** begin SUPPLIED INFORMATION **
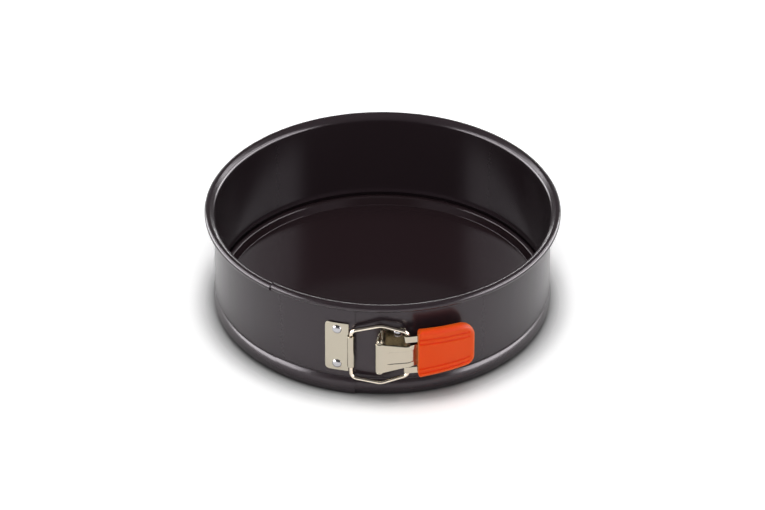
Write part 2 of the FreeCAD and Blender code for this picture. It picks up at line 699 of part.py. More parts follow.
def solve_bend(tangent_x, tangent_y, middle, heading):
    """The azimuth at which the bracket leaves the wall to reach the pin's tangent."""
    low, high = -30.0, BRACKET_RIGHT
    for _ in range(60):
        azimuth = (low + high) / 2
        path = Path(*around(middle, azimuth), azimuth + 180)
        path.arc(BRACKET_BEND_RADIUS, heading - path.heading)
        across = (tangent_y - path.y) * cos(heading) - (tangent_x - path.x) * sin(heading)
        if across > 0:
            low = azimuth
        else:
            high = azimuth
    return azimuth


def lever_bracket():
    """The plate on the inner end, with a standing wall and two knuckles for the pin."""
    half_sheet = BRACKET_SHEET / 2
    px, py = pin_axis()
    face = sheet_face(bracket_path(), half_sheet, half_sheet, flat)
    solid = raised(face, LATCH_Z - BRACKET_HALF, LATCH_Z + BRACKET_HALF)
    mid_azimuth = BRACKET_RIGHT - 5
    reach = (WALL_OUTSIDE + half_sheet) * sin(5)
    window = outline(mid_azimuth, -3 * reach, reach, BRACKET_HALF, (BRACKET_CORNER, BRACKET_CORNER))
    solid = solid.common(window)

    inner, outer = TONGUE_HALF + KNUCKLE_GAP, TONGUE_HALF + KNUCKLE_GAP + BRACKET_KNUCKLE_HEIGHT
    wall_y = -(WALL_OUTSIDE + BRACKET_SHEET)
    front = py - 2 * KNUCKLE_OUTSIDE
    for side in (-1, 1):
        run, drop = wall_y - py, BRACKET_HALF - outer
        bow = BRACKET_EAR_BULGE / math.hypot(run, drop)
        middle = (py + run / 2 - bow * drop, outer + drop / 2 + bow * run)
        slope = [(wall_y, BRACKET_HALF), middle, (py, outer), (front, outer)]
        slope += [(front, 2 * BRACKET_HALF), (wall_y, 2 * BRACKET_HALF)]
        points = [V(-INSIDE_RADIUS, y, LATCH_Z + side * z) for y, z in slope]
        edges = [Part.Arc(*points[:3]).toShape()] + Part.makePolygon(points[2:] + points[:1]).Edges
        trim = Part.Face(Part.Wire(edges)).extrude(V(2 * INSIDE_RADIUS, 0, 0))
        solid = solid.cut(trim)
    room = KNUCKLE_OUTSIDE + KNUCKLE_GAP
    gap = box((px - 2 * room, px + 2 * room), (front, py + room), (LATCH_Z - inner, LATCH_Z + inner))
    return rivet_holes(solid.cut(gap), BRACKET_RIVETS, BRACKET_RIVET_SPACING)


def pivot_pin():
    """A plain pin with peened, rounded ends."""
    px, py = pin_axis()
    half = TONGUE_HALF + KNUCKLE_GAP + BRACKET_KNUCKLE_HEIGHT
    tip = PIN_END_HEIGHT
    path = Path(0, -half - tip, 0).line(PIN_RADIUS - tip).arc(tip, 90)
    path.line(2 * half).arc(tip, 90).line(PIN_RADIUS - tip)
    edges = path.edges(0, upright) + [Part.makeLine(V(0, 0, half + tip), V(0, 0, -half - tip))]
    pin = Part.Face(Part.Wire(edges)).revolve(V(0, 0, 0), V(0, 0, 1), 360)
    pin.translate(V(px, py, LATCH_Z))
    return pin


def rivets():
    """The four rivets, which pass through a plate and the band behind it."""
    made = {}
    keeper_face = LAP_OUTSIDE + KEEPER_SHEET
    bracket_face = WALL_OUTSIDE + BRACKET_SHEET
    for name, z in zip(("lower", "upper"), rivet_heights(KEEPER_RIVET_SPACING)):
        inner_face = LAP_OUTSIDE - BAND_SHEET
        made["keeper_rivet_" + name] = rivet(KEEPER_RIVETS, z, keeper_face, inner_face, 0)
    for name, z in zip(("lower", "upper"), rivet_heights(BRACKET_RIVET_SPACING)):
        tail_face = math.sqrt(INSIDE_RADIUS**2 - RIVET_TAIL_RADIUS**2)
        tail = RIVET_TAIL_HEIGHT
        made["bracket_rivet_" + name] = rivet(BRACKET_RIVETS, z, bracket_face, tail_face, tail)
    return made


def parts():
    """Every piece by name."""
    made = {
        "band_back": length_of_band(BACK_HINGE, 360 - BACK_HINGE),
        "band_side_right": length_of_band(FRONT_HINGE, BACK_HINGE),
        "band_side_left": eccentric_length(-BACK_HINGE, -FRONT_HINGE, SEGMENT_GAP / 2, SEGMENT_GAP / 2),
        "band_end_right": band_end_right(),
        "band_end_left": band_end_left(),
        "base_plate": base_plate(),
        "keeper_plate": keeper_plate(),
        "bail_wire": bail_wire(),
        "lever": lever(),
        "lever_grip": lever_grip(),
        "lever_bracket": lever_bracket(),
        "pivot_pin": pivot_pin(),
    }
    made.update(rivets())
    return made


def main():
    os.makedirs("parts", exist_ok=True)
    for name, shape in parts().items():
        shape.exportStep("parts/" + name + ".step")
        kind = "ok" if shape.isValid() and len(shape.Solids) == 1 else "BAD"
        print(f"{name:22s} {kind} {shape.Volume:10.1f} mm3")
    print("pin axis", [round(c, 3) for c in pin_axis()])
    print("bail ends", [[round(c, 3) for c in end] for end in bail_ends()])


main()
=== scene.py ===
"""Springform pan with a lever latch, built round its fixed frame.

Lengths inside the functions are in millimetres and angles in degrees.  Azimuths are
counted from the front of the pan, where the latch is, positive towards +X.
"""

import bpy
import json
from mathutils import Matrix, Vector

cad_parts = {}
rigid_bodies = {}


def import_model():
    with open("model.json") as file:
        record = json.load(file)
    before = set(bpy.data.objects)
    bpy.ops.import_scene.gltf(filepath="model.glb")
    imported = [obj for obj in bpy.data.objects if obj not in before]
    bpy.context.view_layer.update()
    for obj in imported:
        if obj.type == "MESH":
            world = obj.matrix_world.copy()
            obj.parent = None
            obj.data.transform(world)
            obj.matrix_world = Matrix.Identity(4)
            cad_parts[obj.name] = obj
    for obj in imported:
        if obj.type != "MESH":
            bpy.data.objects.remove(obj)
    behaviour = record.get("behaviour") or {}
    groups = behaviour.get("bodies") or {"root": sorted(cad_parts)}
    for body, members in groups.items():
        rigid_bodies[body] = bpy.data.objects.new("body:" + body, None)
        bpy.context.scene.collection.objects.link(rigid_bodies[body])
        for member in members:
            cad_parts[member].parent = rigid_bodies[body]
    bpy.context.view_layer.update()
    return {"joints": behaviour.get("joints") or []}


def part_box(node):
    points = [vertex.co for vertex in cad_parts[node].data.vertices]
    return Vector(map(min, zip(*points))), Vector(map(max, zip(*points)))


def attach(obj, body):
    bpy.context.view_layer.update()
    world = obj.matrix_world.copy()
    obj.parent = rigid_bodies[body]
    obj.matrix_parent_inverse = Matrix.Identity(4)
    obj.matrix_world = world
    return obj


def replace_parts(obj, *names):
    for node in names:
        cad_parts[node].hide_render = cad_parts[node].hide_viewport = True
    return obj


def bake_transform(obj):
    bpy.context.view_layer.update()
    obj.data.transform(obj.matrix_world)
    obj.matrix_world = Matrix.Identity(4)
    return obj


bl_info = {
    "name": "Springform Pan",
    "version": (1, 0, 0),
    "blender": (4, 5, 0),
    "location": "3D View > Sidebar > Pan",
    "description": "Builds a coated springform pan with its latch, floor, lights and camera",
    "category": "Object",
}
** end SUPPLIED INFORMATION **
**GIVEN INSTRUCTION**:
Set down each line of the material verbatim, from the first line through the line that contains "solid = solid.common(window)".

**SOLUTION**:
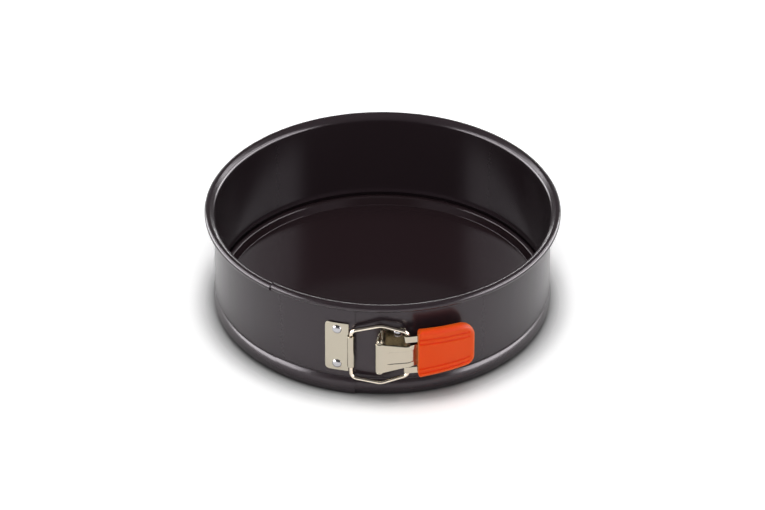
Write part 2 of the FreeCAD and Blender code for this picture. It picks up at line 699 of part.py. More parts follow.
def solve_bend(tangent_x, tangent_y, middle, heading):
    """The azimuth at which the bracket leaves the wall to reach the pin's tangent."""
    low, high = -30.0, BRACKET_RIGHT
    for _ in range(60):
        azimuth = (low + high) / 2
        path = Path(*around(middle, azimuth), azimuth + 180)
        path.arc(BRACKET_BEND_RADIUS, heading - path.heading)
        across = (tangent_y - path.y) * cos(heading) - (tangent_x - path.x) * sin(heading)
        if across > 0:
            low = azimuth
        else:
            high = azimuth
    return azimuth


def lever_bracket():
    """The plate on the inner end, with a standing wall and two knuckles for the pin."""
    half_sheet = BRACKET_SHEET / 2
    px, py = pin_axis()
    face = sheet_face(bracket_path(), half_sheet, half_sheet, flat)
    solid = raised(face, LATCH_Z - BRACKET_HALF, LATCH_Z + BRACKET_HALF)
    mid_azimuth = BRACKET_RIGHT - 5
    reach = (WALL_OUTSIDE + half_sheet) * sin(5)
    window = outline(mid_azimuth, -3 * reach, reach, BRACKET_HALF, (BRACKET_CORNER, BRACKET_CORNER))
    solid = solid.common(window)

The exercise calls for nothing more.